Starting at the line that contains "const pot = new THREE.Group();", reproduce each line exactly up to and including the line that contains "world = obj.matrix_world.copy()". Reproduce nothing else.

[Scripts that build objects]
■ ■ ■ ■

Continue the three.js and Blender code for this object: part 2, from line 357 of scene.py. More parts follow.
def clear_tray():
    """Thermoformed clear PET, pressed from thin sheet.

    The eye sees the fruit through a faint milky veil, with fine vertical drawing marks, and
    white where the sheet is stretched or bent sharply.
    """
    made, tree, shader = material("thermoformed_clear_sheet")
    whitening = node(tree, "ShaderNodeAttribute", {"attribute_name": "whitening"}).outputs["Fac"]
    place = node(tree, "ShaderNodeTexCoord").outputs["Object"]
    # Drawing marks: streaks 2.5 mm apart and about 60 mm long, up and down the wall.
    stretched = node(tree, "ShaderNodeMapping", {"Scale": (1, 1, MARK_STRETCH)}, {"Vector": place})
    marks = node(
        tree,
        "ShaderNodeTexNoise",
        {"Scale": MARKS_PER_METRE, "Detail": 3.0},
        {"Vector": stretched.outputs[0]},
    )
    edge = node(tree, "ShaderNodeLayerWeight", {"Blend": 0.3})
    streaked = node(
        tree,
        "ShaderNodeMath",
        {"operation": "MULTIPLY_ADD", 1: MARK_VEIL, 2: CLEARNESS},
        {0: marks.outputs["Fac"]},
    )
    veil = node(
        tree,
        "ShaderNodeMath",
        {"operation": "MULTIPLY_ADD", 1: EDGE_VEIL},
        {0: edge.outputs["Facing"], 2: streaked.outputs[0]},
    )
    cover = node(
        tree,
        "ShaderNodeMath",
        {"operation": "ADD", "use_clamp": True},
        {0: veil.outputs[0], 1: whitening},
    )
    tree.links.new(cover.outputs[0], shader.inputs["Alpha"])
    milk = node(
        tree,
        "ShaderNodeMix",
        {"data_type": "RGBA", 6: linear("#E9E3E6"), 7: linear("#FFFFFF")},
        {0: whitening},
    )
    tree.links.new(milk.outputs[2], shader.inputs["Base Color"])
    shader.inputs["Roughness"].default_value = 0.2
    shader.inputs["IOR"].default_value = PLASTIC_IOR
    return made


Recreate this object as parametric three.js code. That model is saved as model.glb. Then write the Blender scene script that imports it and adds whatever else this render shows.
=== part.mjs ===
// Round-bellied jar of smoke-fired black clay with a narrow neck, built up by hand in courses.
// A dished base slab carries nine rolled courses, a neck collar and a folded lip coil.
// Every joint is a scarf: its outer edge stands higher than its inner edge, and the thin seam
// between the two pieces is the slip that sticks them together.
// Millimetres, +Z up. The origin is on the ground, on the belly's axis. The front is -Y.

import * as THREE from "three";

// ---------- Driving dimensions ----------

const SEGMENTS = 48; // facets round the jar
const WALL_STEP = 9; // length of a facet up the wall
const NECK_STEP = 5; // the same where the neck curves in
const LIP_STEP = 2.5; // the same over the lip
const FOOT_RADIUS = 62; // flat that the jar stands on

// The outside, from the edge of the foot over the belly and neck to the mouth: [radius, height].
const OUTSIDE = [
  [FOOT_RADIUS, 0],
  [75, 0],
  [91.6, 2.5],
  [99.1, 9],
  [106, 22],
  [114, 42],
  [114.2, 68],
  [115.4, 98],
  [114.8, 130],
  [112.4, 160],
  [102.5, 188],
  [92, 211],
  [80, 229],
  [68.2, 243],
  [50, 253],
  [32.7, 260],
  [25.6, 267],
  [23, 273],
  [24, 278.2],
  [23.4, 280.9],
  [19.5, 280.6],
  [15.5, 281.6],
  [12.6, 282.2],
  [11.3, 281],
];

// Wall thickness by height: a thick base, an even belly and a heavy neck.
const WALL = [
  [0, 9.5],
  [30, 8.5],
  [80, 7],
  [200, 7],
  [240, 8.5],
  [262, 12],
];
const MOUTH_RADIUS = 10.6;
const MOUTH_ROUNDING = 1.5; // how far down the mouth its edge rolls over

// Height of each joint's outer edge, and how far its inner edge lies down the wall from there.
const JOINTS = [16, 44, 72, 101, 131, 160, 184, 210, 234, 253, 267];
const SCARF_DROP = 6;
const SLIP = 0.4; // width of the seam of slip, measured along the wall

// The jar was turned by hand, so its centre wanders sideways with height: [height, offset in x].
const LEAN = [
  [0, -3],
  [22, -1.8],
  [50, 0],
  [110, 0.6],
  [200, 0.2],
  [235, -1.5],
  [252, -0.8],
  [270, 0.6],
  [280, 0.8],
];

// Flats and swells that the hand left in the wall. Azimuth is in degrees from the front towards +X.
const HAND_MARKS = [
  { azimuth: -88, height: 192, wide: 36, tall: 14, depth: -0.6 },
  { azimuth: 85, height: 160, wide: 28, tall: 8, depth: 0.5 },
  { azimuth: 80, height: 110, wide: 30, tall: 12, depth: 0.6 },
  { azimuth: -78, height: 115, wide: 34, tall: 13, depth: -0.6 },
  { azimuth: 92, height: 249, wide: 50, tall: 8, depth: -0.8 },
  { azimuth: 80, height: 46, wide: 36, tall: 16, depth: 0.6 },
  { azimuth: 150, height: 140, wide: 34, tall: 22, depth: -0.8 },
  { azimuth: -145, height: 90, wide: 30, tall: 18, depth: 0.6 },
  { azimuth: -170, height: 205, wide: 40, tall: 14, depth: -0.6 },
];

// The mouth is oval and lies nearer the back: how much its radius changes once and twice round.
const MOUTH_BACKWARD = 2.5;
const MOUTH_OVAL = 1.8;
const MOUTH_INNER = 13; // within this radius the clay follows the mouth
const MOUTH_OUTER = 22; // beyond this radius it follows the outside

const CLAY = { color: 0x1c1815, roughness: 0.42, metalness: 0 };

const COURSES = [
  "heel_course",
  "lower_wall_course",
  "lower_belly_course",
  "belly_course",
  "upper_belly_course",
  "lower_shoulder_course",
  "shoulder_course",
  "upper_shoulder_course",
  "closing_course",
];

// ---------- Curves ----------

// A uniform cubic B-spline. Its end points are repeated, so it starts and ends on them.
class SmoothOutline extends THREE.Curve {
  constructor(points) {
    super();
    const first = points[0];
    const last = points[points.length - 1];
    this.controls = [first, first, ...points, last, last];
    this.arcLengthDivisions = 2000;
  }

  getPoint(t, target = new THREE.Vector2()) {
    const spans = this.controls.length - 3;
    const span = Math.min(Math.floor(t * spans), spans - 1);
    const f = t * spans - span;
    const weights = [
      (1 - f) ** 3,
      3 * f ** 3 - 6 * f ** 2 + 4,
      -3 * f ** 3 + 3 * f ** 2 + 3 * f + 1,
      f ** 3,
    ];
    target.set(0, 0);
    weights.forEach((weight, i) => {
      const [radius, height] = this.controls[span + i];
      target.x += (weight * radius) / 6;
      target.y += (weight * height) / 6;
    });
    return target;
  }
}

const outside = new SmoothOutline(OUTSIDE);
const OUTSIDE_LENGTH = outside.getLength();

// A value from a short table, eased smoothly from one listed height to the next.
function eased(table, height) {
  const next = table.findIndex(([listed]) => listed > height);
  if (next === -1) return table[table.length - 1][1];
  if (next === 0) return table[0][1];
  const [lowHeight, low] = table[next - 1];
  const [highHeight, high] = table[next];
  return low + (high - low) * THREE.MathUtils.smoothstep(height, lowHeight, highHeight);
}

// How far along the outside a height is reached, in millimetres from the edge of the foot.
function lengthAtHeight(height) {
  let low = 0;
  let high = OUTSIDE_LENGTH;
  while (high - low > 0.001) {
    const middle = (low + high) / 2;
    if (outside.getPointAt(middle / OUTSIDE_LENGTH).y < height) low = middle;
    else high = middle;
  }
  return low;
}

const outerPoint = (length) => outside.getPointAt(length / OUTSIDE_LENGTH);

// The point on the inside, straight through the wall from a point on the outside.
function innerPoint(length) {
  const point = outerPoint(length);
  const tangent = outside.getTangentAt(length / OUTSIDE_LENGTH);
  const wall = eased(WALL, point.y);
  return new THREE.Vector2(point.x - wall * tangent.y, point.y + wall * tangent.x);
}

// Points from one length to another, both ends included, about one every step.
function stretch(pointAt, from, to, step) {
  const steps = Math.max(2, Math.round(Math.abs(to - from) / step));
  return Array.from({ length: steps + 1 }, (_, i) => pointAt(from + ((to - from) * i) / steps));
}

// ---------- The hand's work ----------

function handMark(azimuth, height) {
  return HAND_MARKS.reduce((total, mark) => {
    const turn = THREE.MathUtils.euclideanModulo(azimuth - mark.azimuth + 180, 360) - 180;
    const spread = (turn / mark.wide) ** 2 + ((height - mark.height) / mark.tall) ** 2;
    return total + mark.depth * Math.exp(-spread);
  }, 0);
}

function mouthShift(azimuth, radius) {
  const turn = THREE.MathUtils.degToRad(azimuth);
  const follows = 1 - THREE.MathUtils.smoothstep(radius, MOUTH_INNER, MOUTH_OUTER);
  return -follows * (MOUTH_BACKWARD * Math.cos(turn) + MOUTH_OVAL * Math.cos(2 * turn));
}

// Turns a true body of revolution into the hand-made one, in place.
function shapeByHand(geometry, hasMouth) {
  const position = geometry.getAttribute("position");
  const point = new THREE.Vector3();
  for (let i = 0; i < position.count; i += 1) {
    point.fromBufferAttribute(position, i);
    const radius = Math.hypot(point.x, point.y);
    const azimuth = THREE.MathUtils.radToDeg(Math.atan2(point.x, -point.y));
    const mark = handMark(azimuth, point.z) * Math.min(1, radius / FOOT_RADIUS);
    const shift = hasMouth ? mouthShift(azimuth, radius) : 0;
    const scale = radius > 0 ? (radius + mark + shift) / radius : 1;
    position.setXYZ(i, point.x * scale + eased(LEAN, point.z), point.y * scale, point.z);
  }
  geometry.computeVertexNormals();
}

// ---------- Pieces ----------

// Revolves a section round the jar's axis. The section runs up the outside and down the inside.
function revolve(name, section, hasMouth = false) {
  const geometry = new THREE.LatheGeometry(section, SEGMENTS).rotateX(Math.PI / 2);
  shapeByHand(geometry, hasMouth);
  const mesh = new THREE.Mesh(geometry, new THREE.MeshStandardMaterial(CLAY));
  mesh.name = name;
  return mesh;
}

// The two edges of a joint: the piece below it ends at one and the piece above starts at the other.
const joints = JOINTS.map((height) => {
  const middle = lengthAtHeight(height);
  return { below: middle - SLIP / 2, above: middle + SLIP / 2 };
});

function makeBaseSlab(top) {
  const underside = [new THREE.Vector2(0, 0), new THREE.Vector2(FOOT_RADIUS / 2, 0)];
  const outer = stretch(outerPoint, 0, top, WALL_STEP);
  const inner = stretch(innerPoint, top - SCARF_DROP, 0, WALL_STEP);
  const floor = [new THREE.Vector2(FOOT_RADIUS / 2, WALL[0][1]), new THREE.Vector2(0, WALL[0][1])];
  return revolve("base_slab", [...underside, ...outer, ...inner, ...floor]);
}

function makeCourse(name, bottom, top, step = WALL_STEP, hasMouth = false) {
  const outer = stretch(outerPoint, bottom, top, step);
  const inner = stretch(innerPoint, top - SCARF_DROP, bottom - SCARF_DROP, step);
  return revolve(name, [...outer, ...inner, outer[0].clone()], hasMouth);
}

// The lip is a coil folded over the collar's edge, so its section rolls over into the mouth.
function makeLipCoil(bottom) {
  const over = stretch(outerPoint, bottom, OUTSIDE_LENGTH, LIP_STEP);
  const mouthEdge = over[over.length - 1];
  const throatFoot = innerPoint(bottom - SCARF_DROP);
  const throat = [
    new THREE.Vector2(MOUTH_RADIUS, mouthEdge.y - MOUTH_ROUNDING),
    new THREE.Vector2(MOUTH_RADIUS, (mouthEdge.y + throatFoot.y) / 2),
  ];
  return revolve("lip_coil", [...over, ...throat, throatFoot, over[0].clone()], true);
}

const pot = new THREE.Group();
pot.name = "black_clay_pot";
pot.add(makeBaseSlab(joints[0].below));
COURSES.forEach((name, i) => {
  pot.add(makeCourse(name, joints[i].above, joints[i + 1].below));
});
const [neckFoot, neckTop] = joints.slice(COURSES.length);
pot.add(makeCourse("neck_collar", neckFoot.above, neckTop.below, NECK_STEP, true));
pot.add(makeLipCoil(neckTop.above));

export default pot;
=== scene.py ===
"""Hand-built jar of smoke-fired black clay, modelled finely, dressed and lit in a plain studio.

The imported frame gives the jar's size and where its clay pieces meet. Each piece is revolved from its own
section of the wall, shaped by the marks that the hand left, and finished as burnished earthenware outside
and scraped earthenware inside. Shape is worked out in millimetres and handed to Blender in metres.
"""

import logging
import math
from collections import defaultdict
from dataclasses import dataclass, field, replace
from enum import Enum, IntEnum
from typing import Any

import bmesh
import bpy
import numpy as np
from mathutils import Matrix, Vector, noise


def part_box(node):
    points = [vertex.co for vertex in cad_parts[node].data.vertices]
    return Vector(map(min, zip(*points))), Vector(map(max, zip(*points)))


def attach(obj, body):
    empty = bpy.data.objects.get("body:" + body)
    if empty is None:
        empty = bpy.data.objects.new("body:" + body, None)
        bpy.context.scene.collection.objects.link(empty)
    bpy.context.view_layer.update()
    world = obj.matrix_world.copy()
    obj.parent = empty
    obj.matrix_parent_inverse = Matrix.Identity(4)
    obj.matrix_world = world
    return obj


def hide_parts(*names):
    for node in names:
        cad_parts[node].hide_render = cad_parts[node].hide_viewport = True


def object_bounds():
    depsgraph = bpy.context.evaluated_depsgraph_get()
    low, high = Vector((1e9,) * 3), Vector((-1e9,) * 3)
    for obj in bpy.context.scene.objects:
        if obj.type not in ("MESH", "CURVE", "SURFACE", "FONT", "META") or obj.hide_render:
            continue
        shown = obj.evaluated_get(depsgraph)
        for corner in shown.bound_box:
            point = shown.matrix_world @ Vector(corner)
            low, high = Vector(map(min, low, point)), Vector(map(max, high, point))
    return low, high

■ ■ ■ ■

OUTPUT FOR THIS EXERCISE:
const pot = new THREE.Group();
pot.name = "black_clay_pot";
pot.add(makeBaseSlab(joints[0].below));
COURSES.forEach((name, i) => {
  pot.add(makeCourse(name, joints[i].above, joints[i + 1].below));
});
const [neckFoot, neckTop] = joints.slice(COURSES.length);
pot.add(makeCourse("neck_collar", neckFoot.above, neckTop.below, NECK_STEP, true));
pot.add(makeLipCoil(neckTop.above));

export default pot;
=== scene.py ===
"""Hand-built jar of smoke-fired black clay, modelled finely, dressed and lit in a plain studio.

The imported frame gives the jar's size and where its clay pieces meet. Each piece is revolved from its own
section of the wall, shaped by the marks that the hand left, and finished as burnished earthenware outside
and scraped earthenware inside. Shape is worked out in millimetres and handed to Blender in metres.
"""

import logging
import math
from collections import defaultdict
from dataclasses import dataclass, field, replace
from enum import Enum, IntEnum
from typing import Any

import bmesh
import bpy
import numpy as np
from mathutils import Matrix, Vector, noise


def part_box(node):
    points = [vertex.co for vertex in cad_parts[node].data.vertices]
    return Vector(map(min, zip(*points))), Vector(map(max, zip(*points)))


def attach(obj, body):
    empty = bpy.data.objects.get("body:" + body)
    if empty is None:
        empty = bpy.data.objects.new("body:" + body, None)
        bpy.context.scene.collection.objects.link(empty)
    bpy.context.view_layer.update()
    world = obj.matrix_world.copy()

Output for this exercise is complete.